Question

CNV not called

1

Entering edit mode

8.6 years ago

vps767 ▴ 20

I am attempting to use CNVkit, and have successfully run it on a test exome sequencing sample (non-cancer blood) vs a panel of other samples (non-cancer blood). The test sample contains a very large homozygous deletion that should be trivial to detect. The deletion is not called using cbs (default parameters or threshold 0.2) or flasso -- with warning like

DtypeWarning: Columns (1) have mixed types. Specify dtype option on import or set low_memory=False. data = self._reader.read(nrows)

Haarseg detects the deletion, but calls 1255 segments and the output has lost gene names.

The .cnr file clearly shows the deletion, so the early steps of processing are good. cbs run manually is able to easily detect the deletion using default parameters either with or without weights, see below

cnvkit.py batch ../shortcuts/C1-25.bam -r /mnt/capture/cnvkit/Sept30_2015_reference.cnn  --output-dir results/
cnvkit.py segment C1-25.cnr -m cbs

library("DNAcopy")
datatab <- read.table("C1-25.cnr", header=T, comment.char="")
CNA.object <- CNA(cbind(datatab$log2),datatab$chromosome,datatab$start,data.type="logratio")
segment.CNA.object <- segment(CNA.object, verbose=1, weights=datatab$weight)

Any help would be greatly appreciated.

Vince

exome-copy-number cnvkit • 3.2k views

ADD COMMENT • link updated 19 months ago by Ram 43k • written 8.6 years ago by vps767 ▴ 20

0

Entering edit mode

Would you mind tagging this question with "cnvkit" so it's easier to find? I missed it earlier, sorry.

ADD REPLY • link 8.6 years ago by Eric T. ★ 2.8k

Ram · Answer 1 · 2015-10-05

Thanks for the bug report. These two issues should be resolved now in the code on Github, and will be in the next CNVkit release:

There was a filter in place to remove very-low-coverage probes before segmentation; this makes sense for contaminated tumor samples but not for germline samples. I've made the filter optional.
For the HaarSeg issue, the gene names should show up now like they did for CBS and Fused Lasso.
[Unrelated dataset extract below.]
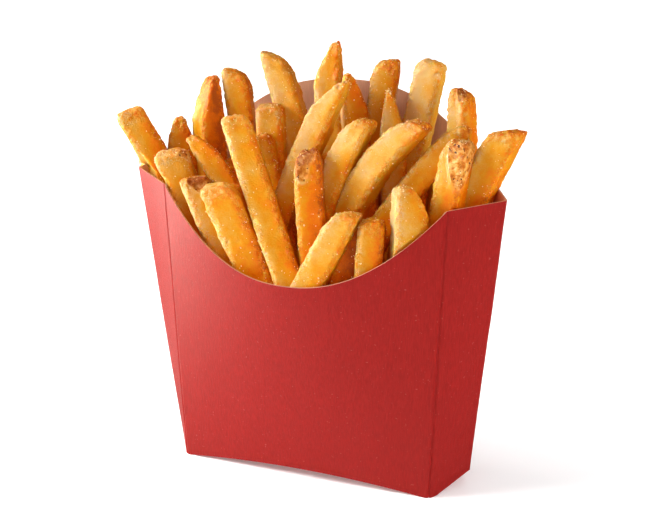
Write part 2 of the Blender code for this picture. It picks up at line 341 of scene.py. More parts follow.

Alternative workarounds (for posterity):

In absence of a .cns file for your sample, you can use CNVkit's gainloss command to identify the genes likely affected by CNVs.
If you've successfully segmented the .cnr file in raw R, if you print the output dataframe it's probably in SEG format or close to it, in which case you can import it back to CNVkit's .cns format with the import-seg command.